YOUR INSTRUCTIONS:
Only the lines from the line that has "Recreate this object" through the line that has "ring_turn = (20.9, 27.25)" should be reproduced, exactly and with both ends kept.

(Records from a data collection)

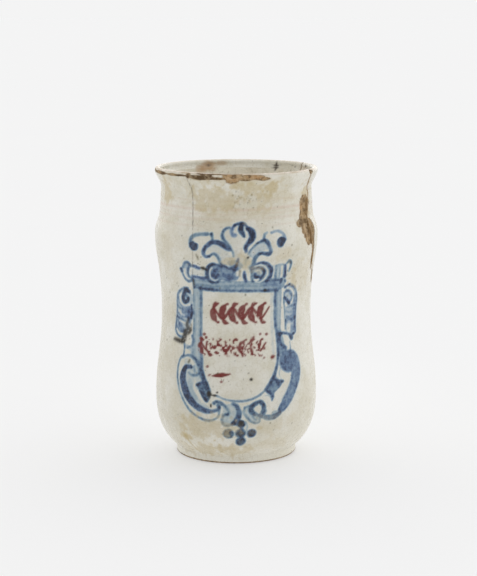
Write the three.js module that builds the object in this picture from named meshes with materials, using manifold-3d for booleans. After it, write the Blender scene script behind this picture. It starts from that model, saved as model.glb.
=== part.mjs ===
// Apothecary jar: an albarello, the waisted drug jar of an old pharmacy.
// One potter's pot in buff earthenware, glazed white outside and inside, with a
// piece of the rim broken out and glued back, and chips round the lip.
// Millimetres, +Z up. The origin is the centre of the base, on the shelf.
// The painted front looks along -Y. An azimuth is in degrees, from the front
// towards +X. A drop is a distance down from the top of the lip.
import * as THREE from 'three';
import { mergeVertices } from 'three/addons/utils/BufferGeometryUtils.js';
import Module from 'manifold-3d';

const wasm = await Module();
wasm.setup();

// ---------------------------------------------------------------- overall form
const jarHeight = 192.5;
const footRadius = 40.4;
const bellyRadius = 54.1;
const waistRadius = 49.9;
const shoulderRadius = 54.2;
const collarRadius = 50.8;      // where the shoulder turns up into the neck
const neckRadius = 49.9;
const rimRadius = 54;

const footHeight = 5.2;
const bellyHeight = 39;         // above the shelf
const waistRise = 3;            // waist above the middle of belly and shoulder
const shoulderDrop = 44;
const collarDrop = 27.5;
const neckDrop = 14;

// How long the wall stays upright at the lower and upper end of each stretch,
// as a share of the stretch's height.
const upright = {
  waist: [0.42, 0.42],
  shoulder: [0.55, 0.3],
  collar: [0.4, 0.35],
  lip: [0.4, 0.3],
};
// The round underside of the belly leaves the foot towards this point, given as a
// share of the step from foot to belly, and turns upright below the belly.
const undersideOut = 0.62;
const undersideUp = 0.2;
const undersideUpright = 0.5;

// ---------------------------------------------------------------- wall and lip
const wallThickness = 4.6;
const floorThickness = 7;
const floorCorner = 12;         // inside rounding between wall and floor
const floorCornerOut = 0.6;     // shares of the rounding that shape its curve
const floorCornerUp = 0.25;
const lipThickness = 4.2;
const lipRound = 2.6;           // height of the rounded top of the lip
const footChamfer = 0.8;

// ---------------------------------------------------------------- glaze coats
const glazeThickness = 0.5;
const glazeStart = 1.4;         // bare clay left below the glaze at the foot
const coatGap = 0.1;            // clearance between a coat and what it covers

// ---------------------------------------------------------------- the repair
const seamWidth = 1.2;          // glue line between the pot and the sherd
const seamGap = 0.1;            // clearance on each side of the glue
const glueSunk = 0.9;           // how far the glue lies below the glaze face
const cutReach = 14;            // how far a cutter passes each face of the wall
// Corners of the glued-back sherd as [azimuth, drop]; a smooth line joins them.
const sherdEdge = [
  [64, -8], [64.5, 4], [69, 16], [65.5, 32], [67, 46], [71, 57], [76, 68],
  [84, 77], [93, 75], [101, 63], [107, 44], [114, 24], [118, 6], [118.5, -8],
];

// Places where glaze and clay are knocked off:
// azimuth, drop and, in mm, half its length, half its height and its depth.
const rimLosses = [
  { azimuth: -78, drop: 3.4, halfLength: 5, halfHeight: 1.9, depth: 0.9 },
  { azimuth: -62, drop: 3.6, halfLength: 5.5, halfHeight: 1.8, depth: 0.9 },
  { azimuth: -37, drop: 2.8, halfLength: 12, halfHeight: 2.4, depth: 1.3 },
  { azimuth: -18, drop: 3.0, halfLength: 10, halfHeight: 2.8, depth: 1.5 },
  { azimuth: 3, drop: 4.0, halfLength: 11, halfHeight: 2.9, depth: 1.4 },
  { azimuth: 111, drop: 2.2, halfLength: 3, halfHeight: 1.6, depth: 0.8 },
];
const shoulderLoss = { azimuth: 63, drop: 38, halfLength: 11, halfHeight: 18, depth: 2.2 };

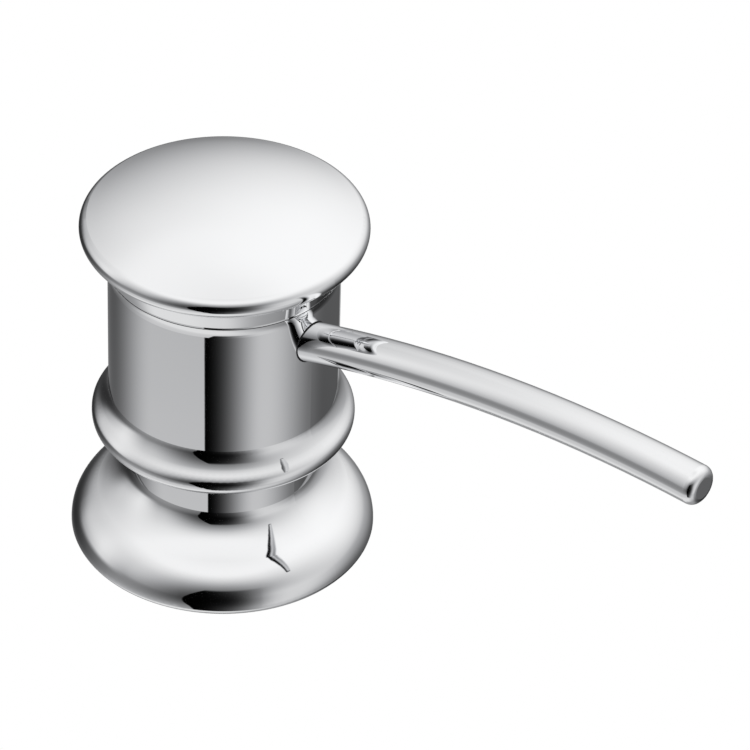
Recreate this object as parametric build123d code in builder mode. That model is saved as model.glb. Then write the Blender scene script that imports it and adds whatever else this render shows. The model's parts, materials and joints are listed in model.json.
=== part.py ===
# Deck-mounted soap pump dispenser.
# Millimetres, +Z up. The origin is the centre of the flange underside, on the deck, and the spout points along +X.
from build123d import *
import os
from math import cos, radians, sin, sqrt, tan

os.makedirs("parts", exist_ok=True)

# ---- base flange with its neck
flange_radius = 25.5
flange_widest_height = 2.2
lip_run = 5.0
bell_rise = 5.15
bell_pull = (23.5, 7.75)
bell_to_cove = (21.1, 9.05)
cove_pull = (19.8, 9.75)
cove_rise = 12.3
neck_radius = 15.85
neck_foot = 15.3
neck_edge = 0.4
neck_top = 27.2
neck_bore = 11.2
socket_radius = 13.45
socket_depth = 8.0
groove_inner = 15.5
groove_outer = 18.5
groove_depth = 1.0

# ---- press head
sleeve_radius = 19.1
sleeve_bore = 17.3
sleeve_bottom = 23.35
sleeve_top = 55.88
sleeve_flare_start = 54.0
sleeve_flare_radius = 4.7
sleeve_roof = 2.0
roof_hole = 15.2
ring_cove_top = 30.8
ring_cove_pull = 30.05
ring_turn_above = (19.75, 28.4)
ring_turn = (20.9, 27.25)
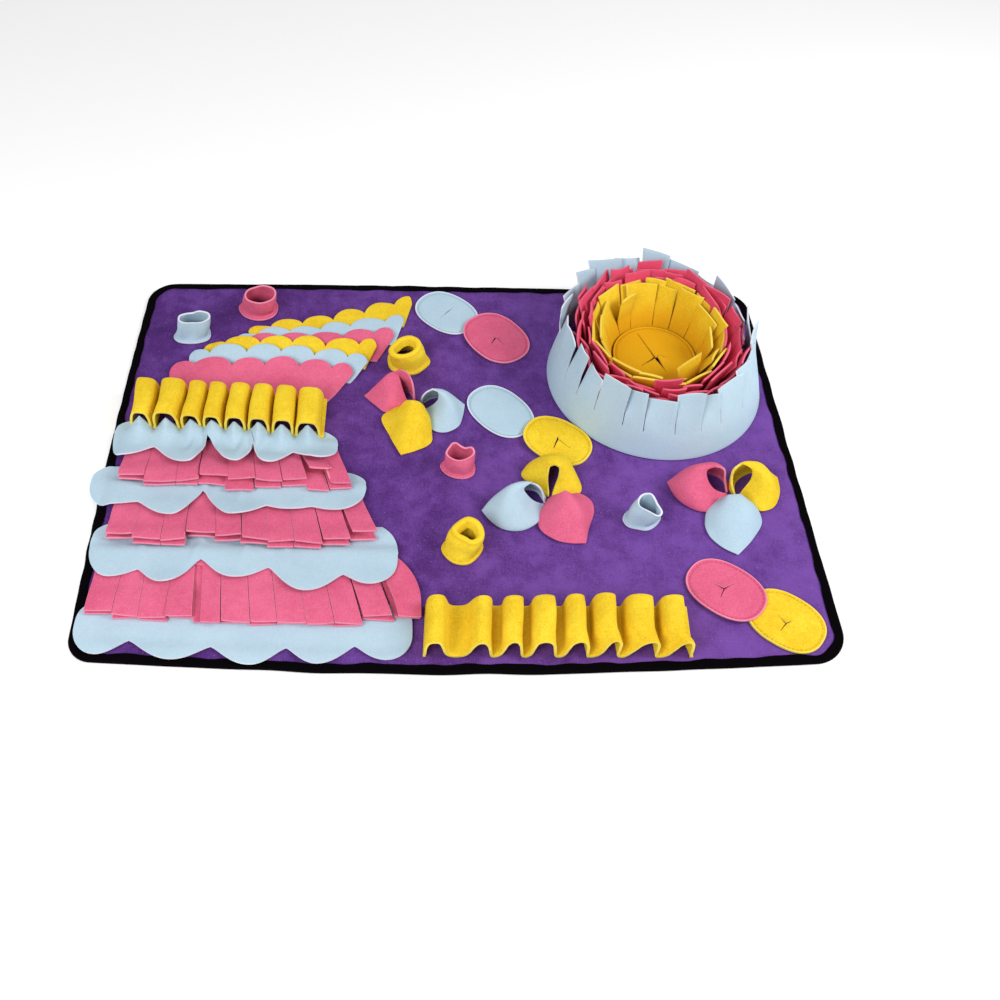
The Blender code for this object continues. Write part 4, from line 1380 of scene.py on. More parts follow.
LOOP_STRIPS = (
    LoopStrip("loop_strip_upper", (-334, 16.5), (-138, 5.5), 53.0, 6.2, 1.0, 1.8, (
        Loop(-334, -310, 22, 0.0), Loop(-310, -281, 24, 0.5), Loop(-281, -259, 22, 0.0),
        Loop(-259, -238, 22, -0.5), Loop(-238, -214, 22, 0.5), Loop(-214, -190, 22, 0.0),
        Loop(-190, -166, 22, 0.5), Loop(-166, -138, 20, -0.5)), 81, flare=3.2),
    LoopStrip("loop_strip_lower", (-36, -243), (204, -243), 51.5, FLOOR, 2.5, 0.0, (
        Loop(-36, -7, 23, 0.0, (
            (0.0, 0.0), (0.03, 0.25), (0.07, 0.65), (0.18, 0.93), (0.38, 1.0), (0.54, 0.93), (0.64, 0.62),
            (0.73, 0.22), (0.85, 0.05), (1.0, 0.0))),
        Loop(-7, 27, 22, 0.0, (
            (0.0, 0.0), (0.20, 0.08), (0.34, 0.32), (0.46, 0.70), (0.62, 0.97), (0.78, 0.98), (0.88, 0.80),
            (0.93, 0.45), (0.955, 0.15), (1.0, 0.0))),
        Loop(27, 54.5, 24, 0.0, (
            (0.0, 0.0), (0.16, 0.14), (0.31, 0.50), (0.42, 0.82), (0.60, 1.0), (0.76, 0.97), (0.86, 0.78),
            (0.91, 0.40), (0.94, 0.12), (1.0, 0.0)), (0.27, 0.92, 0.94)),
        Loop(54.5, 84.5, 24, 0.0, (
            (0.0, 0.0), (0.13, 0.16), (0.23, 0.55), (0.33, 0.86), (0.53, 1.0), (0.73, 0.97), (0.85, 0.78),
            (0.90, 0.40), (0.93, 0.12), (1.0, 0.0)), (0.18, 0.88, 1.04)),
        Loop(84.5, 112, 25, 0.0, (
            (0.0, 0.0), (0.14, 0.16), (0.25, 0.50), (0.37, 0.84), (0.58, 1.0), (0.78, 0.98), (0.90, 0.78),
            (0.94, 0.40), (0.96, 0.12), (1.0, 0.0)), (0.20, 0.84, 1.07)),
        Loop(112, 140, 26, 1.0, (
            (0.0, 0.0), (0.18, 0.08), (0.33, 0.28), (0.44, 0.66), (0.56, 0.93), (0.72, 1.0), (0.86, 0.86),
            (0.90, 0.50), (0.91, 0.15), (1.0, 0.0)), (0.08, 0.82, 1.12)),
        Loop(140, 173.5, 24, 1.0, (
            (0.0, 0.0), (0.12, 0.16), (0.28, 0.50), (0.44, 0.84), (0.66, 1.0), (0.82, 0.97), (0.90, 0.76),
            (0.93, 0.40), (0.945, 0.12), (1.0, 0.0)), (0.10, 0.88, 1.09)),
        Loop(173.5, 205, 24, 0.5, (
            (0.0, 0.0), (0.18, 0.10), (0.34, 0.45), (0.50, 0.84), (0.68, 1.0), (0.82, 0.94), (0.89, 0.66),
            (0.92, 0.30), (0.95, 0.04), (1.0, 0.0)), (0.06, 0.74, 1.09))), 82, foot=1.2, flare=2.2),
)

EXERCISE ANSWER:
Recreate this object as parametric build123d code in builder mode. That model is saved as model.glb. Then write the Blender scene script that imports it and adds whatever else this render shows. The model's parts, materials and joints are listed in model.json.
=== part.py ===
# Deck-mounted soap pump dispenser.
# Millimetres, +Z up. The origin is the centre of the flange underside, on the deck, and the spout points along +X.
from build123d import *
import os
from math import cos, radians, sin, sqrt, tan

os.makedirs("parts", exist_ok=True)

# ---- base flange with its neck
flange_radius = 25.5
flange_widest_height = 2.2
lip_run = 5.0
bell_rise = 5.15
bell_pull = (23.5, 7.75)
bell_to_cove = (21.1, 9.05)
cove_pull = (19.8, 9.75)
cove_rise = 12.3
neck_radius = 15.85
neck_foot = 15.3
neck_edge = 0.4
neck_top = 27.2
neck_bore = 11.2
socket_radius = 13.45
socket_depth = 8.0
groove_inner = 15.5
groove_outer = 18.5
groove_depth = 1.0

# ---- press head
sleeve_radius = 19.1
sleeve_bore = 17.3
sleeve_bottom = 23.35
sleeve_top = 55.88
sleeve_flare_start = 54.0
sleeve_flare_radius = 4.7
sleeve_roof = 2.0
roof_hole = 15.2
ring_cove_top = 30.8
ring_cove_pull = 30.05
ring_turn_above = (19.75, 28.4)
ring_turn = (20.9, 27.25)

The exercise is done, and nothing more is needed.